Member of the Senate
- In office 1970–1976
- Prime Minister: Kamisese Mara
- Succeeded by: Joeli Nacola

Personal details
- Born: c. 1939 Bua Province, Fiji
- Spouse: Mosese Qionibaravi
- Children: 4

= Anaseini Qionibaravi =

Fijian politician

Anaseini Qionibaravi (born c. 1939) was a Fijian politician. She was the first woman to serve in the Senate.

==Biography==
Qionibaravi was born in Bua Province and was educated at St Mary’s School, Labasa and Adi Cakobau School. She then trained at the Nasinu Teachers College before studying at the Auckland Teachers’ College on a two-year government scholarship, specialising in home economics. Qionibaravi worked as a home economics teacher and radio announcer at Radio Fiji, also becoming the first chair of the Fiji Consumer Council. She was a member of the YWCA.

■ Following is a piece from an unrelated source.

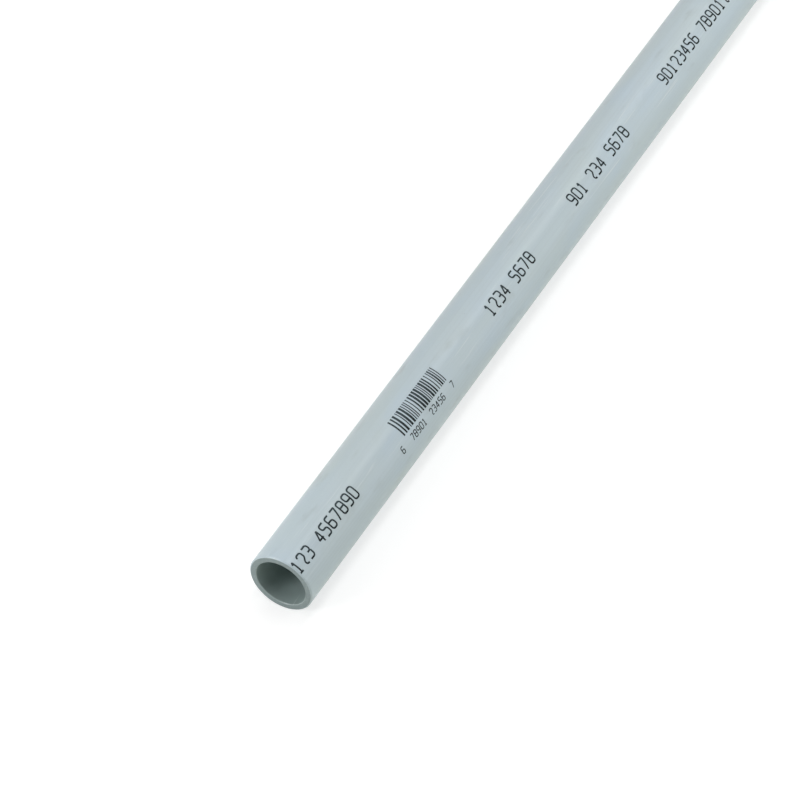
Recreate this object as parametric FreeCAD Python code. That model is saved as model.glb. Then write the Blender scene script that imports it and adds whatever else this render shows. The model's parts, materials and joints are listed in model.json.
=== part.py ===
# Rigid PVC electrical conduit: one extruded length with a bell formed on one end.
#
# The length lies along X on a level floor, with +X towards the bell and +Z up. The origin is
# on the floor, under the middle of the length. The plain end at -X is the spigot, cut square,
# and the next length's spigot slides into the bell at +X and stops on its shoulder.
# Units are millimetres. Radii in a profile are measured from the conduit's own axis.

import FreeCAD, Part

import math
import os

# The extruded wall
OUTSIDE_DIAMETER = 26.67
WALL = 2.87
OVERALL_LENGTH = 3048.0

# The bell, blown out over a mandrel while the end is hot, so its wall is stretched thinner
SOCKET_GAP = 0.13
SOCKET_DEPTH = 38.0
BELL_WALL = 2.40
SHOULDER_ANGLE = 30.0
SHOULDER_BEND_RADIUS = 4.0

# The broken edges that the saw cut and the mandrel leave
SPIGOT_OUTER_BEVEL = 0.50
SPIGOT_INNER_BEVEL = 0.30
MOUTH_LEAD_IN = 0.90
MOUTH_LEAD_IN_ANGLE = 30.0
MOUTH_OUTER_ROUND = 0.60

# Worked out from the sizes above
BARREL_RADIUS = OUTSIDE_DIAMETER / 2
BORE_RADIUS = BARREL_RADIUS - WALL
SOCKET_RADIUS = BARREL_RADIUS + SOCKET_GAP
BELL_RADIUS = SOCKET_RADIUS + BELL_WALL
SPIGOT_END = -OVERALL_LENGTH / 2
MOUTH = OVERALL_LENGTH / 2
SOCKET_FLOOR = MOUTH - SOCKET_DEPTH
AXIS_HEIGHT = BELL_RADIUS


def at(x, radius):
    """A point of the profile, which is drawn above the axis."""
    return FreeCAD.Vector(x, 0, AXIS_HEIGHT + radius)


def line(start, end):
    return Part.LineSegment(start, end).toShape()


def arc(start, middle, end):
    return Part.Arc(start, middle, end).toShape()


def shoulder(large_x, large_radius, small_radius):
    """The surface that steps down from the bell to the barrel, towards -X: a cone between two equal bends.

    large_x is where the bell's straight wall would meet the cone if the corner were sharp.
    The edges run from the bell towards the barrel, and the two end points are given too.
    """
    slope = math.radians(SHOULDER_ANGLE)
    small_x = large_x - (large_radius - small_radius) / math.tan(slope)
    tangent = SHOULDER_BEND_RADIUS * math.tan(slope / 2)
    along_x = tangent * math.cos(slope)
    along_radius = tangent * math.sin(slope)
    half_x = SHOULDER_BEND_RADIUS * math.sin(slope / 2)
    half_radius = SHOULDER_BEND_RADIUS * (1 - math.cos(slope / 2))

    bell_side = at(large_x + tangent, large_radius)
    bell_bend = at(large_x + tangent - half_x, large_radius - half_radius)
    cone_top = at(large_x - along_x, large_radius - along_radius)
    cone_foot = at(small_x + along_x, small_radius + along_radius)
    barrel_bend = at(small_x - tangent + half_x, small_radius + half_radius)
    barrel_side = at(small_x - tangent, small_radius)
    edges = [
        arc(bell_side, bell_bend, cone_top),
        line(cone_top, cone_foot),
        arc(cone_foot, barrel_bend, barrel_side),
    ]
    return edges, bell_side, barrel_side


def wall_profile():
    """The wall's outline in the plane above the axis, from the mouth's outer edge round to its inner edge."""
    # A bend keeps its wall, so the outer corner of the shoulder lies further from the mouth.
    bend_shift = BELL_WALL * math.tan(math.radians(SHOULDER_ANGLE) / 2)
    outer_shoulder, bell_back, barrel_front = shoulder(SOCKET_FLOOR - bend_shift, BELL_RADIUS, BARREL_RADIUS)
    inner_shoulder, socket_foot, bore_front = shoulder(SOCKET_FLOOR, SOCKET_RADIUS, BORE_RADIUS)

    round_share = 1 - math.sqrt(0.5)
    rim_outer = at(MOUTH, BELL_RADIUS - MOUTH_OUTER_ROUND)
    rim_round = at(MOUTH - MOUTH_OUTER_ROUND * round_share, BELL_RADIUS - MOUTH_OUTER_ROUND * round_share)
    bell_front = at(MOUTH - MOUTH_OUTER_ROUND, BELL_RADIUS)
    barrel_back = at(SPIGOT_END + SPIGOT_OUTER_BEVEL, BARREL_RADIUS)
    cut_outer = at(SPIGOT_END, BARREL_RADIUS - SPIGOT_OUTER_BEVEL)
    cut_inner = at(SPIGOT_END, BORE_RADIUS + SPIGOT_INNER_BEVEL)
    bore_back = at(SPIGOT_END + SPIGOT_INNER_BEVEL, BORE_RADIUS)
    socket_front = at(MOUTH - MOUTH_LEAD_IN, SOCKET_RADIUS)
    lead_in_rise = MOUTH_LEAD_IN * math.tan(math.radians(MOUTH_LEAD_IN_ANGLE))
    rim_inner = at(MOUTH, SOCKET_RADIUS + lead_in_rise)

    edges = [arc(rim_outer, rim_round, bell_front), line(bell_front, bell_back)]
    edges += outer_shoulder
    edges += [
        line(barrel_front, barrel_back),
        line(barrel_back, cut_outer),
        line(cut_outer, cut_inner),
        line(cut_inner, bore_back),
        line(bore_back, bore_front),
    ]
    edges += inner_shoulder[::-1]
    edges += [
        line(socket_foot, socket_front),
        line(socket_front, rim_inner),
        line(rim_inner, rim_outer),
    ]
    return Part.Wire(Part.__sortEdges__(edges))


def conduit_pipe():
    """The whole length: the wall's outline turned once about the conduit's axis."""
    section = Part.Face(wall_profile())
    axis_point = FreeCAD.Vector(0, 0, AXIS_HEIGHT)
    return section.revolve(axis_point, FreeCAD.Vector(1, 0, 0), 360)


def main():
    os.makedirs("parts", exist_ok=True)
    conduit_pipe().exportStep("parts/conduit_pipe.step")


main()
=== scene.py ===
"""A length of grey rigid PVC conduit, belled at one end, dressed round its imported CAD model.

The conduit lies along X with its plain, sawn end at -X and its bell at +X, as in the frame.
Lengths are metres, as everywhere in Blender. A size that is read off a ruler is written as a
number of millimetres times MM.
"""

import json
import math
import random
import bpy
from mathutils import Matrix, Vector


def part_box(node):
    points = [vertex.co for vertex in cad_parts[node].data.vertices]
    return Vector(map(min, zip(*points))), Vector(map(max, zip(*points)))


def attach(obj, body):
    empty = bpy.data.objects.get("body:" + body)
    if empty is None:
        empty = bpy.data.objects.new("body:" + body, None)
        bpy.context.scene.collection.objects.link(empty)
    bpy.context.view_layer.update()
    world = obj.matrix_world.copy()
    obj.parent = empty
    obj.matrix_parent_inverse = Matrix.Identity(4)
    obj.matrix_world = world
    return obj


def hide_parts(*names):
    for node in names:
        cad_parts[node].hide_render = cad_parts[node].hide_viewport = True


bl_info = {
    "name": "Belled PVC Conduit",
    "version": (1, 0, 0),
    "blender": (4, 5, 0),
    "location": "View3D > Sidebar > Conduit",
    "description": "Builds a length of rigid PVC conduit, its printed line and a plain studio",
    "category": "Object",
}

import bmesh
import bpy
from bpy.props import FloatProperty, FloatVectorProperty, IntProperty, PointerProperty
from mathutils import Vector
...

When the Senate was established in 1970, Qionibaravi was appointed for a six-year term as one of Prime Minister Kamisese Mara's nominees. She was the only woman in the Senate, alongside 21 men.

In 1973 her husband Mosese Qionibaravi was elected to the House of Representatives of Fiji. The couple had four children.

In 1978 she resigned as chair of the Consumer Council, claiming it was underfunded.